Listeners won’t care if you used a Sony C-800G or a Neumann U 87 microphone, but they will remember how your voice made them feel.

They’ll also remember your neighbors arguing in the background while you narrated that tender love scene, so make sure you’re setting up your microphone in a soundproof recording space.

Cardioid Polar Pattern
Image Source: Galek76. No changes were made to the original file.

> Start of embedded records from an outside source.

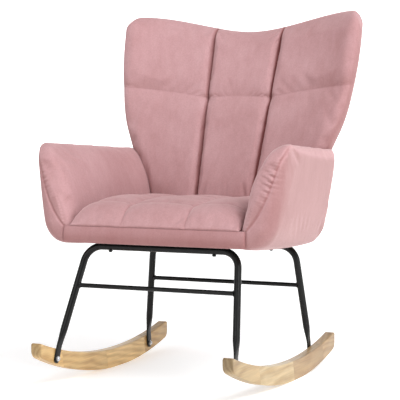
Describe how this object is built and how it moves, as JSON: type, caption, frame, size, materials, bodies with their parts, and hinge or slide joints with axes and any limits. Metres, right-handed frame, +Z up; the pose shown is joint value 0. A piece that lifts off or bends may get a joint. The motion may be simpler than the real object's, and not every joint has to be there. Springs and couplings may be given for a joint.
{
  "type": "rocking nursery chair",
  "caption": "Upholstered wing-back rocking armchair with a channelled, buttonless quilted back, a bent tube under-frame and wooden rockers.",
  "frame": {"origin": "on the floor under the middle of the chair's bounding box", "axes": "+Z up; the chair faces -Y; +X is the left-hand side as one sits in it"},
  "size_m": [0.7422, 0.8314, 1.0087],
  "materials": {
    "rocker_wood": "clear satin lacquer",
    "frame_steel": "satin black powder coat",
    "zinc": "zinc plated",
    "pine": "planed, bare",
    "plywood": "bare plywood",
    "dust_cloth": "thin non-woven cloth",
    "velvet": "short-pile velvet over foam"
  },
  "bodies": {
    "root": {"rocker_right": "rocker_wood", "rocker_left": "rocker_wood", "leg_frame_front": "frame_steel", "leg_frame_rear": "frame_steel", "stretcher_front": "frame_steel", "stretcher_rear": "frame_steel", "rocker_washer_front_right": "zinc", "rocker_washer_front_left": "zinc", "rocker_washer_rear_right": "zinc", "rocker_washer_rear_left": "zinc", "rocker_bolt_front_right": "zinc", "rocker_bolt_front_left": "zinc", "rocker_bolt_rear_right": "zinc", "rocker_bolt_rear_left": "zinc", "rocker_insert_front_right": "zinc", "rocker_insert_front_left": "zinc", "rocker_insert_rear_right": "zinc", "rocker_insert_rear_left": "zinc", "seat_bolt_front_right": "frame_steel", "seat_bolt_front_left": "frame_steel", "seat_bolt_rear_right": "frame_steel", "seat_bolt_rear_left": "frame_steel", "tee_nut_front_right": "zinc", "tee_nut_front_left": "zinc", "tee_nut_rear_right": "zinc", "tee_nut_rear_left": "zinc", "seat_timber_front": "pine", "seat_timber_rear": "pine", "seat_timber_right": "pine", "seat_timber_left": "pine", "seat_deck": "plywood", "dust_cover": "dust_cloth", "arm_panel_right": "plywood", "arm_panel_left": "plywood", "arm_right": "velvet", "arm_left": "velvet", "seat_cushion": "velvet", "front_band": "velvet", "back_panel": "plywood", "back_cushion": "velvet", "back_cover": "velvet"}
  },
  "joints": []
}
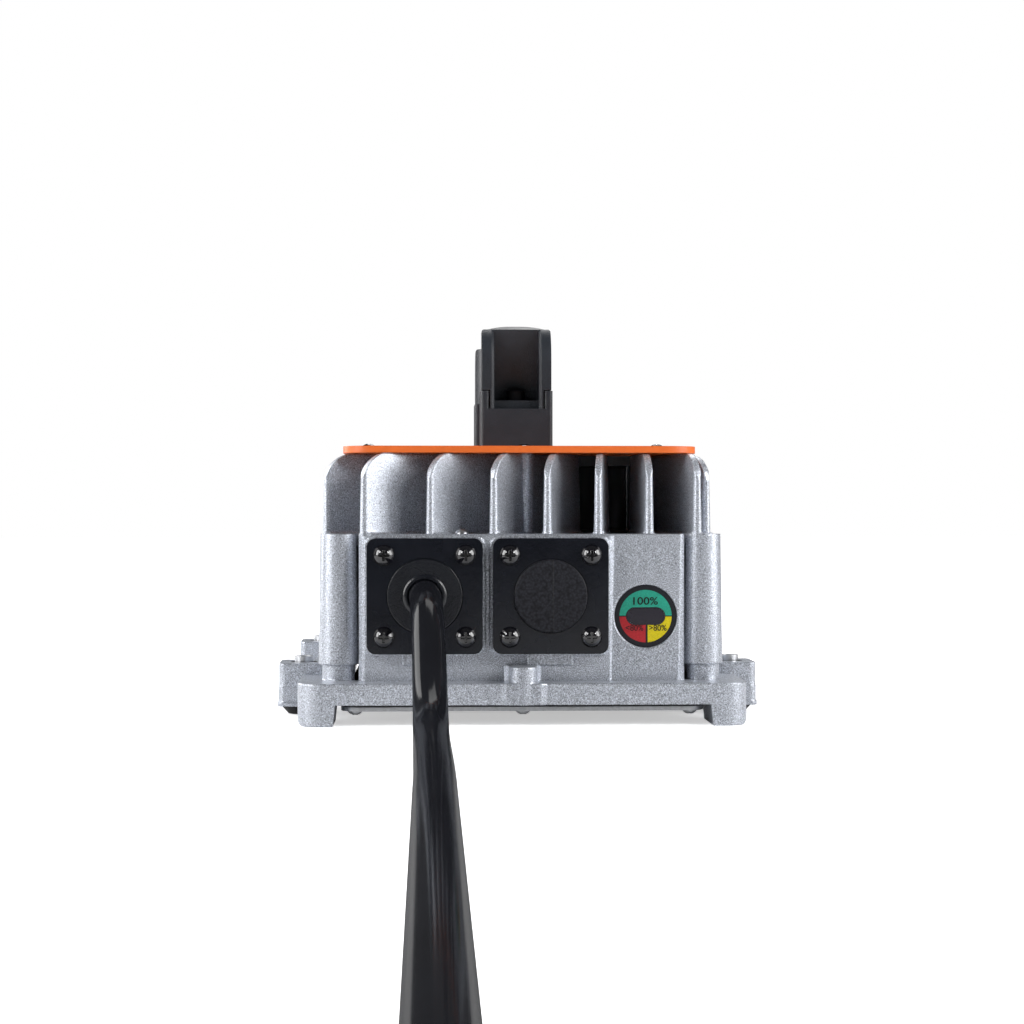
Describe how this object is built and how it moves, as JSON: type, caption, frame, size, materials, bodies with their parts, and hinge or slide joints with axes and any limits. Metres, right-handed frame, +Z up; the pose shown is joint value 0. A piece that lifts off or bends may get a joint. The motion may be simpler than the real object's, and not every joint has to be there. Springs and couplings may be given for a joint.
{
  "type": "lithium battery charger",
  "caption": "Fan cooled battery charger: finned die cast housing, sheet cover with carry handle, charge gauge, blanked outlet, and a thick output lead with a battery plug.",
  "frame": {"origin": "middle of the housing's footprint, on the surface it stands on", "axes": "+Z up, the face with the gauge and the lead looks along -Y, +X to the right of that face"},
  "size_m": [0.3055, 1.0393, 0.1764],
  "materials": {
    "cast_aluminium": "fine blasted die cast surface",
    "cover_metal": "plain mill finish",
    "orange_sheet": "satin powder coat",
    "handle_plastic": "fine spark texture",
    "gloss_black": "smooth moulding",
    "soft_rubber": "pebbled moulding",
    "gasket": "plain",
    "black_screw": "black oxide",
    "steel": "zinc plated",
    "dial_black": "printed film",
    "dial_green": "printed film",
    "dial_red": "printed film",
    "dial_yellow": "printed film",
    "window": "smoked lens",
    "lamp": "clear epoxy",
    "board": "solder mask",
    "fan_plastic": "satin moulding",
    "copper": "enamelled wire",
    "ferrite": "sintered",
    "capacitor_sleeve": "shrink sleeve",
    "moulded_black": "plain moulding",
    "relay_case": "plain moulding",
    "ceramic": "glazed",
    "terminal_green": "plain moulding",
    "wire": "insulated wire",
    "lead_sheath": "smooth glossy sheath",
    "plug_plastic": "plain moulding",
    "contact_metal": "silver plated"
  },
  "bodies": {
    "charger": {"housing": "cast_aluminium", "base_gasket": "gasket", "base_cover": "cover_metal", "base_cover_screws": "steel", "top_plate": "orange_sheet", "top_plate_screws": "black_screw", "handle_grip": "handle_plastic", "handle_front_foot": "handle_plastic", "handle_rear_foot": "handle_plastic", "handle_foot_screws": "steel", "handle_grip_screws": "black_screw", "lead_flange": "gloss_black", "lead_flange_gasket": "gasket", "lead_flange_screws": "black_screw", "lead_grommet": "soft_rubber", "blank_flange": "gloss_black", "blank_flange_gasket": "gasket", "blank_flange_screws": "black_screw", "blank_bung": "soft_rubber", "gauge_dial": "dial_black", "gauge_green_field": "dial_green", "gauge_red_field": "dial_red", "gauge_yellow_field": "dial_yellow", "gauge_window": "window", "gauge_lamps": "lamp", "gauge_board": "board", "rubber_feet": "soft_rubber", "foot_sleeves": "steel", "deck_screw": "steel", "fan_frame": "fan_plastic", "fan_stator": "copper", "fan_screws": "black_screw", "main_board": "board", "main_board_screws": "steel", "control_board": "board", "transformer_core": "ferrite", "transformer_winding": "copper", "storage_choke": "copper", "filter_choke": "copper", "bulk_capacitors": "capacitor_sleeve", "output_capacitors": "capacitor_sleeve", "power_transistors": "moulded_black", "transistor_bar": "cover_metal", "relay": "relay_case", "fuse": "ceramic", "terminal_block": "terminal_green", "inner_wires": "wire", "lead": "lead_sheath", "lead_coil": "lead_sheath", "lead_tail": "lead_sheath", "plug_shell": "plug_plastic", "plug_contacts": "contact_metal", "coil_tie": "moulded_black"},
    "fan": {"fan_rotor": "fan_plastic"}
  },
  "joints": [
    {"name": "fan_spin", "type": "hinge", "parent": "charger", "child": "fan", "pos_m": [0, 0, 0.0965], "axis": [0, 0, 1], "continuous": true}
  ]
}
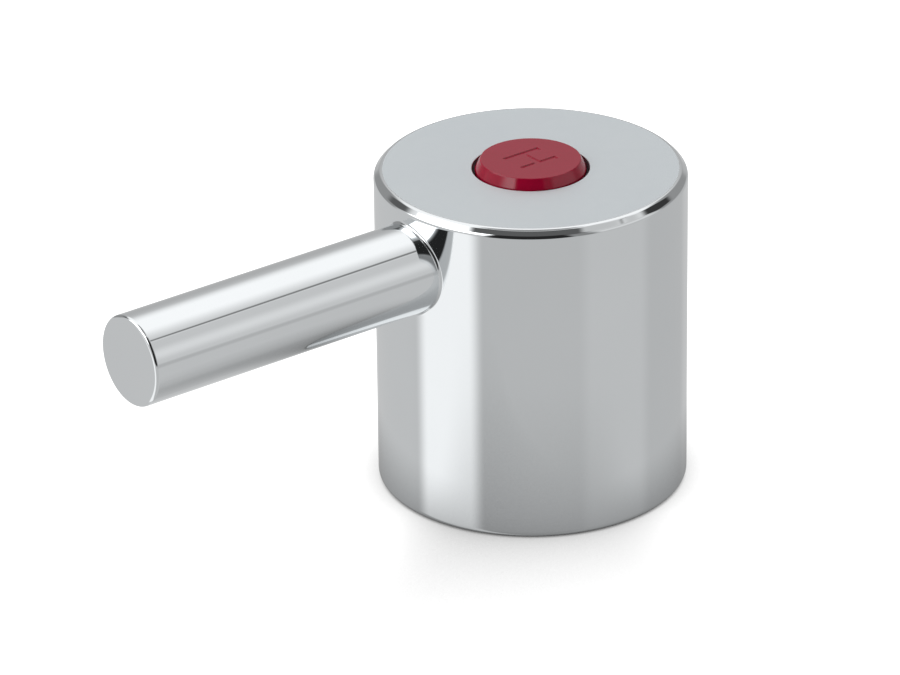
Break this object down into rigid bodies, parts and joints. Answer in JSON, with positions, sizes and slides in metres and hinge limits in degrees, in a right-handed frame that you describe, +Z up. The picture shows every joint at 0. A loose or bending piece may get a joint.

Another key factor that affects how well your microphone will “hear” your voice (and anything in the background), is its polar pattern. Some polar patterns, like multi-directional, will pick up sound waves from all directions, while on the other end of the spectrum, a unidirectional pattern will only pick up sound from one specific area of the microphone head. For audiobook recording with just one sound source (your voice), we recommend using a microphone with a cardioid polar pattern (pictured at right). Microphones with this pattern will only pick up sound that’s directly in front of it and filter out noise coming in to the sides and back.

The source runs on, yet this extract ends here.